Dear Brotherly Love:
Total BS, babe. These two are way tight even when the cameras stop rolling on their CW classic. As for the other biz, their Vices are similar but not exactly, well, exact. And as for Danneel Harris, it's true, J.Pad isn't the biggest fan of her...I am!

Dear Ted:
My rescue kitten and I saw a Seventeen article about Josh Hutcherson. Since he says he isn't exactly dating Vanessa Hudgens, is there anyone else on his radar? Maybe someone from Hunger Games? And are there any Vicey vibes coming from that set yet? —Sweetpea

Dear Hungry for a Hunger Vice:
There are lots of chicas on his radar. And there are only going to be more when THG rockets him into franchise fame. But I (sadly) don't see him getting cozy on set anytime soon. Heck, the only chick on that set is Jennifer Lawrence, really. And she's taken.

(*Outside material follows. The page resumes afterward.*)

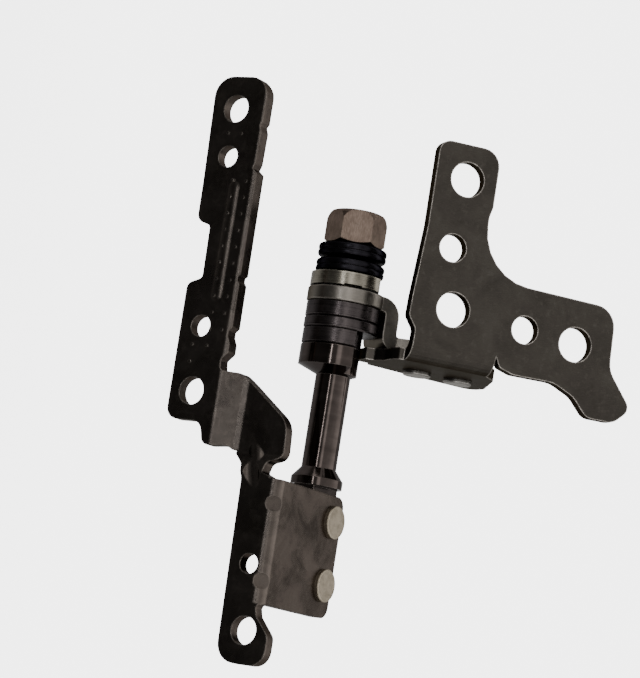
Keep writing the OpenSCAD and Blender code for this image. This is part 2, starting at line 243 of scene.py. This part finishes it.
def turned_metal(name, dark, light, r0, r1, edge_col, dens=9.0, ax=9.0, bump=0.15, tint=0.7, grime=0.0):
    m = Mat(name)
    rings = turned_rings(m, ax, dens)
    blot = m.noise(0.9, 4.0)
    mixf = m.math("ADD", m.math("MULTIPLY", rings, 0.55), m.math("MULTIPLY", blot, 0.45))
    col = m.ramp(mixf, [(0.35, dark), (0.65, light)])
    if grime:
        col = m.mix(m.ramp(m.noise(2.2, 5.0, 0.65), [(0.52, 0.0), (0.72, grime)]), col,
                    tuple(0.35 * c for c in dark))
    wear = m.math("MULTIPLY", m.edge(0.12, 0.06, 0.28), m.ramp(m.noise(3.0, 4.0), [(0.35, 0.15), (0.6, 0.8)]))
    col = m.mix(wear, col, edge_col)
    m.link(col, m.b.inputs["Base Color"])
    m.link(m.ramp(mixf, [(0.3, r0), (0.7, r1)]), m.b.inputs["Roughness"])
    m.b.inputs["Metallic"].default_value = 1.0
    m.b.inputs["Specular Tint"].default_value = (tint, tint, tint, 1)
    m.bump([(rings, bump, 0.02), (m.noise(12.0, 2.0), 0.06, 0.02)], 0.10)
    return m.m


def ground_nut(name):
    """Hexagon faces with a fine drawn grain along the axis, tarnish in patches."""
    m = Mat(name)
    grain = m.noise(5.0, 5.0, 0.65, stretch=(0.35, 3.0, 3.0), rot=(0.0, 0.35, 0.0))
    blot = m.noise(0.9, 5.0, 0.6)
    mixf = m.math("ADD", m.math("MULTIPLY", grain, 0.6), m.math("MULTIPLY", blot, 0.4))
    col = m.ramp(mixf, [(0.34, (0.068, 0.049, 0.039)), (0.50, (0.115, 0.086, 0.070)), (0.66, (0.19, 0.146, 0.12))])
    col = m.mix(m.ramp(m.noise(2.0, 5.0, 0.65), [(0.56, 0.0), (0.74, 0.5)]), col, (0.046, 0.039, 0.030))
    wear = m.math("MULTIPLY", m.edge(0.12, 0.05, 0.25), m.ramp(m.noise(3.0, 4.0), [(0.35, 0.1), (0.6, 0.7)]))
    col = m.mix(wear, col, (0.30, 0.24, 0.20))
    m.link(col, m.b.inputs["Base Color"])
    m.link(m.ramp(mixf, [(0.3, 0.26), (0.7, 0.42)]), m.b.inputs["Roughness"])
    m.b.inputs["Metallic"].default_value = 1.0
    m.b.inputs["Specular Tint"].default_value = (0.7, 0.66, 0.62, 1)
    m.bump([(grain, 0.22, 0.02), (blot, 0.10, 0.04)], 0.10)
    return m.m


def bright_rivet(name, dark, light, rim, r0, r1):
    """Rivet head: matt face with small dents, brighter pressed rim, dirt in the pits."""
    m = Mat(name)
    blot = m.noise(1.4, 5.0, 0.6)
    pits = m.noise(7.0, 4.0, 0.6)
    col = m.ramp(blot, [(0.3, dark), (0.7, light)])
    col = m.mix(m.ramp(m.noise(2.6, 5.0, 0.65), [(0.55, 0.0), (0.75, 0.55)]), col, tuple(0.45 * c for c in dark))
    wear = m.math("MULTIPLY", m.edge(0.13, 0.05, 0.25), m.ramp(m.noise(2.4, 4.0), [(0.30, 0.3), (0.6, 1.0)]))
    col = m.mix(wear, col, rim)
    m.link(col, m.b.inputs["Base Color"])
    m.link(m.ramp(m.math("ADD", m.math("MULTIPLY", blot, 0.6), m.math("MULTIPLY", pits, 0.4)),
                  [(0.3, r0), (0.7, r1)]), m.b.inputs["Roughness"])
    m.b.inputs["Metallic"].default_value = 1.0
    m.b.inputs["Specular Tint"].default_value = (0.8, 0.78, 0.75, 1)
    m.bump([(pits, 0.15, 0.02), (blot, 0.2, 0.05)], 0.14)
    return m.m


MATS = {
    "arm_coating": arm_coating(),
    "base_plating": plating("base_plating", (0.034, 0.030, 0.0262), (0.054, 0.049, 0.043), (0.078, 0.071, 0.063),
                            (0.60, 0.56, 0.52), 0.32, 0.46),
    "ear_plating": plating("ear_plating", (0.120, 0.110, 0.097), (0.190, 0.176, 0.157), (0.26, 0.24, 0.214),
                           (0.38, 0.35, 0.32), 0.26, 0.40),
    "shaft_polish": turned_metal("shaft_polish", (0.038, 0.031, 0.0285), (0.066, 0.054, 0.050), 0.06, 0.11,
                                 (0.22, 0.20, 0.185), 9.0, 1.2, 0.03, 0.6),
    "rivet_arm": bright_rivet("rivet_arm", (0.20, 0.172, 0.132), (0.30, 0.262, 0.205), (0.55, 0.50, 0.41), 0.30, 0.46),
    "rivet_base": bright_rivet("rivet_base", (0.13, 0.125, 0.118), (0.21, 0.20, 0.19), (0.55, 0.53, 0.50), 0.24, 0.40),
    "cam_nickel": turned_metal("cam_nickel", (0.140, 0.129, 0.105), (0.250, 0.232, 0.194), 0.18, 0.32,
                               (0.50, 0.47, 0.41), 9.0, 9.0, 0.12, 0.7, 0.5),
    "washer_black": turned_metal("washer_black", (0.036, 0.031, 0.032), (0.070, 0.060, 0.060), 0.22, 0.36,
                                 (0.22, 0.20, 0.19), 9.0, 9.0, 0.12, 0.6, 0.5),
    "spring_black": turned_metal("spring_black", (0.008, 0.0075, 0.0095), (0.020, 0.019, 0.023), 0.22, 0.36,
                                 (0.10, 0.09, 0.10), 7.0, 3.0, 0.08, 0.35),
    "nut_bronze": ground_nut("nut_bronze"),
}

for sub in frame["record"]["subparts"]:
    ob = nodes[sub["node"]]
    mat = MATS["ear_plating" if sub["node"] == "ear_bracket" else sub["material_slot"]]
    if not ob.material_slots:
        ob.data.materials.append(mat)
    for s in ob.material_slots:
        s.material = mat


# ---------------------------------------------------------------- stage and light
def floor():
    # low enough for the arm to swing all the way without dipping into it
    arm = nodes["display_arm"]
    reach = max((arm.matrix_world @ v.co).yz.length for v in arm.data.vertices)
    z = min(cad_box[0][2], -reach) - 0.0005
    me = bpy.data.meshes.new("floor")
    s = 3.0
    me.from_pydata([(-s, -s, z), (s, -s, z), (s, s, z), (-s, s, z)], [], [(0, 1, 2, 3)])
    ob = bpy.data.objects.new("floor", me)
    bpy.context.scene.collection.objects.link(ob)
    m = Mat("floor_white")
    col = m.ramp(m.noise(0.02, 3.0), [(0.3, (0.145, 0.145, 0.144)), (0.7, (0.155, 0.155, 0.155))])
    m.link(col, m.b.inputs["Base Color"])
    m.b.inputs["Roughness"].default_value = 0.9
    m.b.inputs["Specular IOR Level"].default_value = 0.1
    m.b.inputs["Emission Color"].default_value = (1, 1, 1, 1)
    lp = m.t.nodes.new("ShaderNodeLightPath")
    # white to the camera; to the metal a pool of light under the part that fades on the arm's side
    sx = m.t.nodes.new("ShaderNodeSeparateXYZ")
    m.link(m.coords(), sx.inputs[0])
    mr = m.t.nodes.new("ShaderNodeMapRange")
    mr.inputs["From Min"].default_value = -46.0
    mr.inputs["From Max"].default_value = -22.0
    mr.inputs["To Min"].default_value = 0.02
    mr.inputs["To Max"].default_value = 0.55
    m.link(sx.outputs["Y"], mr.inputs["Value"])
    m.link(m.math("ADD", m.math("MULTIPLY", lp.outputs["Is Camera Ray"], 4.0), mr.outputs[0]),
           m.b.inputs["Emission Strength"])
    me.materials.append(m.m)


def area(name, direction, dist, size, power, color=(1, 1, 1), target=(0.004, 0.004, 0.0)):
    d = Vector(direction).normalized()
    li = bpy.data.lights.new(name, "AREA")
    li.shape = "RECTANGLE"
    li.size, li.size_y = size
    li.energy = power
    li.color = color
    ob = bpy.data.objects.new(name, li)
    bpy.context.scene.collection.objects.link(ob)
    t = Vector(target)
    ob.location = t + d * dist
    ob.rotation_euler = (-d).to_track_quat("-Z", "Y").to_euler()
    return ob


def lights():
    # soft surround: dark on the arm's side, a bright band over the shaft, even light on the plate's side
    w = bpy.data.worlds.new("studio")
    bpy.context.scene.world = w
    w.use_nodes = True
    t = w.node_tree
    bg = t.nodes["Background"]
    co = t.nodes.new("ShaderNodeTexCoord")
    sx = t.nodes.new("ShaderNodeSeparateXYZ")
    mr = t.nodes.new("ShaderNodeMapRange")
    rp = t.nodes.new("ShaderNodeValToRGB")
    mr.inputs["From Min"].default_value = -1.0
    mr.inputs["From Max"].default_value = 1.0
    t.links.new(co.outputs["Generated"], sx.inputs[0])
    t.links.new(sx.outputs["Y"], mr.inputs["Value"])
    t.links.new(mr.outputs[0], rp.inputs["Fac"])
    t.links.new(rp.outputs[0], bg.inputs["Color"])
    stops = [(-1.0, 0.12), (-0.68, 0.09), (-0.63, 0.45), (-0.34, 0.50), (-0.28, 2.3), (-0.12, 2.9), (-0.04, 1.2),
             (0.06, 1.0), (0.30, 1.05), (0.7, 1.4), (1.0, 2.6)]
    el = rp.color_ramp.elements
    while len(el) < len(stops):
        el.new(0.5)
    for e, (y, v) in zip(el, stops):
        e.position = 0.5 * (y + 1.0)
        c = v / 4.0
        e.color = (c, c * 0.985, c * 0.96, 1)
    bg.inputs["Strength"].default_value = 4.0
    # narrow strip that draws the highlight along the shaft
    area("strip", (0.0, -0.60, 0.80), 0.30, (0.26, 0.013), 0.16)


make_camera()
floor()
lights()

That said, give it time and the Vices will start rolling in. 

Dear Ted:
Recently you had a Blind Vice that could fit Natalie Portman and her fiancé. My question is do they have a B.V.? If yes, please give me a hint.

Dear Swan Song:
Yes, Nat has a Vice. A juicy one too. But here's your hint: It isn't too recent.

Dear Ted:
I know you're Team Bill. What team are you when it comes to Jason or Hoyt? —S

Dear Team True Blood:
Personally? Totally Hoyt. Jason is boring, boring, boring.